Signe des temps et de leur gravité, les groupes anonymes qui s’épanchaient naguère dans les médias ont disparu du paysage militaire. Nous avions déjà écrit combien ces diatribes de « hauts responsables » (« Surcouf », « Janus » ou « Sentinelles de l’Agora ») étaient contraires à l’éthique : un officier français n’écrit pas de lettres anonymes.
Fin 2013, un hebdomadaire parisien annonçait que les Sentinelles de l’Agora, présentées comme un « groupe d’officiers généraux et supérieurs » dont « les plus éminents commandeurs de nos armées de ces vingt dernières années » allaient « rendre public la quarantaine de noms qui l’animent ». On attend toujours ! Certains pensent que leur texte sera valorisé par le prestige de leur grade ou des fonctions qu’ils ont exercées. Qu’ils y ajoutent donc leur nom, ou alors qu’ils se taisent comme ils ne l’ont que trop fait quand ils étaient aux affaires.
Ces interventions souvent corporatistes et mal documentées sur les effectifs, le nombre d’avions, de porte-avions ou de généraux, sont stériles. Elles portent plus sur la défense d’un modèle d’armée que sur la défense de la France.
La question première est de savoir le prix que le gouvernement accepte de consentir pour son indépendance, s’il y croit encore. Elle est d’abord politique et budgétaire. Elle est surtout très préoccupante ! L’autre question, c’est la responsabilité du haut commandement dans les décisions d’engagement et dans les arbitrages de programmation où il peut avoir une influence décisive.
L’engagement de 7 000 hommes en métropole, pour la protection statique de près de 700 sites à la suite des attentats islamiques de janvier, est prolongé sine die. L’état-major proposait un dispositif plus mobile, plus efficace et plus léger que la communauté juive de base, qui a très chaleureusement accueilli nos soldats, aurait parfaitement admis. Las. Ses plus hauts représentants voient les choses autrement. Hollande a plié et le chef d’état-major a présenté l’addition : un surcroît de 18 000 hommes qu’il faudra payer.
Sur la programmation, l’escroquerie des « sociétés de projets », qui rachèteraient nos Airbus militaires et nos frégates pour ensuite nous les louer, se précise. Cette machination du ministère de la Défense, soutenue par le président de la République, revient tout simplement à réduire le déficit global de l’état en pillant le budget d’équipement des armées. Lequel budget sera laissé exsangue aux suivants, en 2017.
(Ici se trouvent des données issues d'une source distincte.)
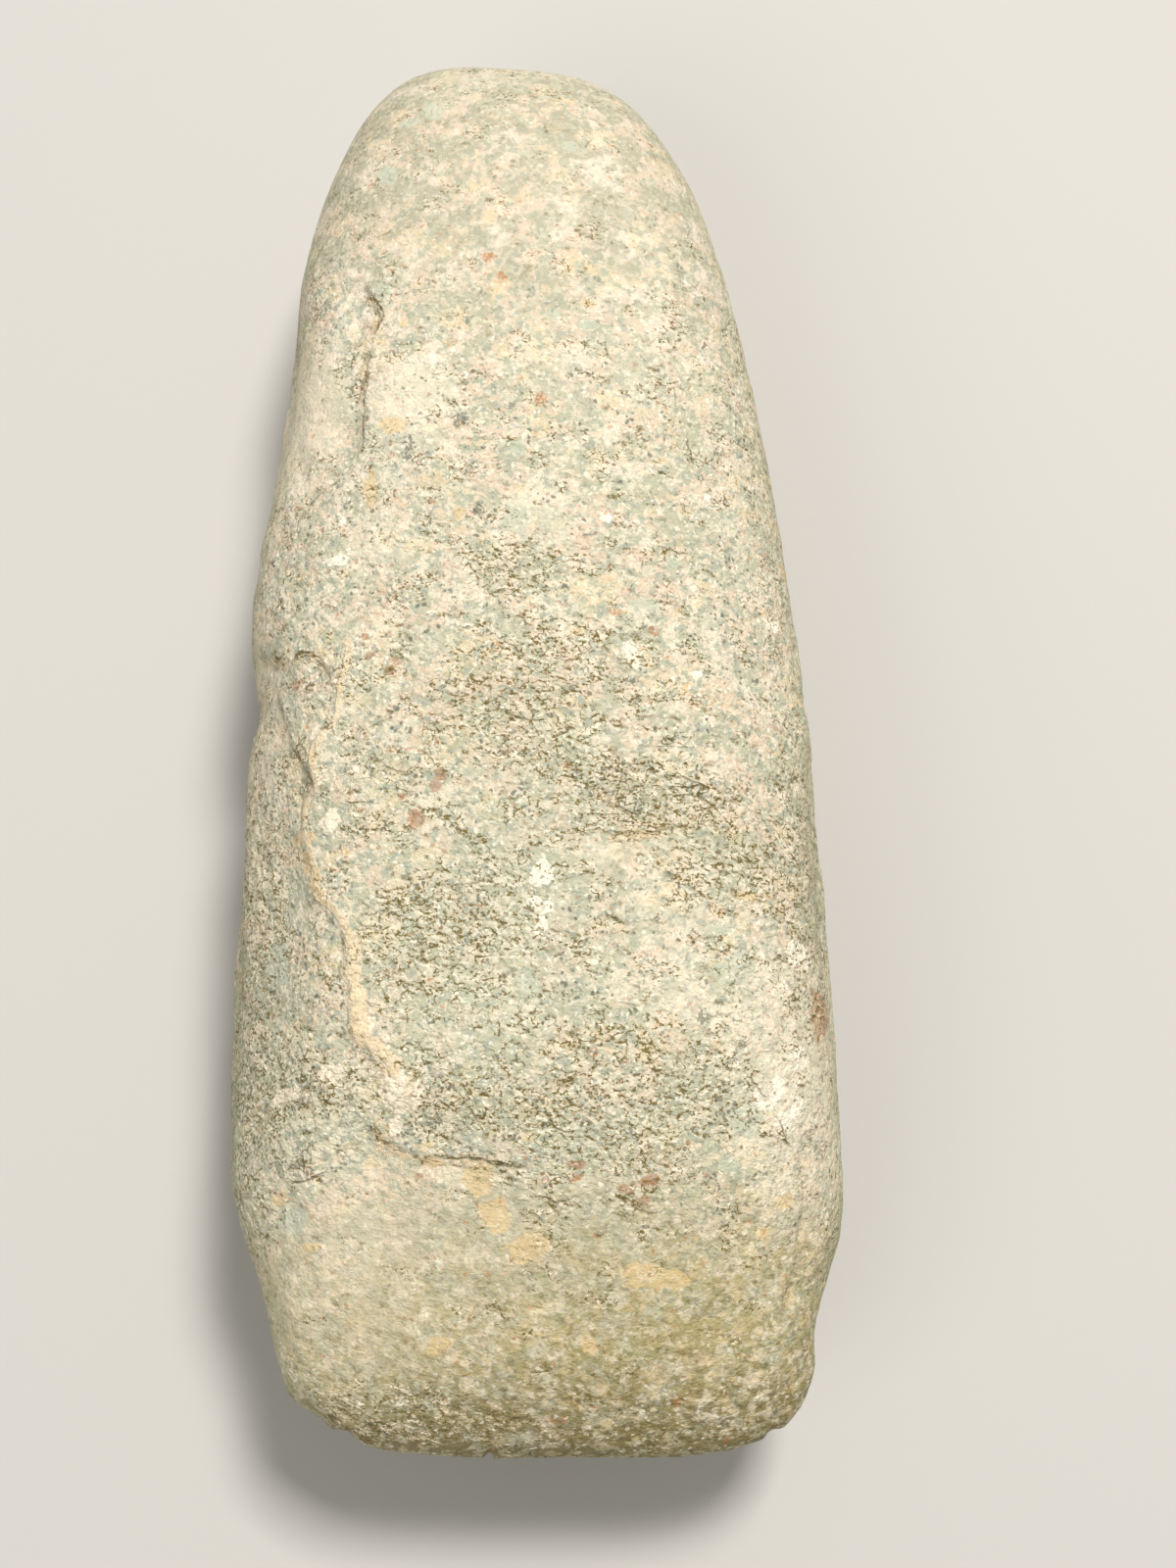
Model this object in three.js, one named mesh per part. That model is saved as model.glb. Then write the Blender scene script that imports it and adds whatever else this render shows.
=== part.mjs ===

Nous avons déjà évoqué le scepticisme du délégué général pour l’armement ; Bercy dénonce maintenant à son tour la supercherie qui « représente un surcoût financier certain » et « fait courir un risque réputationnel majeur à la France »…
Pour nos généraux, s’opposer à ce projet, c’est présenter sa démission sans autre effet que la satisfaction de ceux qui attendaient la place. En revanche, ils peuvent objecter et argumenter, au risque de déplaire, sans se sentir tenus à cette fausse loyauté qui n’est que « lâche complaisance ». Certains tiennent ainsi leur rôle dans les états-majors centraux où l’existence est rude. Car c’est bien dans la première section que la bataille est utile. Certes, elle est moins risquée à livrer dans la deuxième. Mais pour quel résultat ?
Souhaitons à nos militaires le courage politique et la trempe d’un Vauban face à son ministre.
« …Je préfère la vérité, quoi que mal polie, à une lâche complaisance qui ne serait bonne qu’à vous tromper si vous en étiez capable et à me déshonorer. Je suis sur les lieux ; je vois les choses avec appréciation et c’est mon métier que de les connaître ; je sais mon devoir aux règles duquel je m’attache inviolablement, […] Trouvez donc bon, s’il vous plaît, qu’avec le respect que je vous dois, je vous dise librement mes sentiments dans cette matière ». (Vauban à Louvois, le 23 novembre 1668).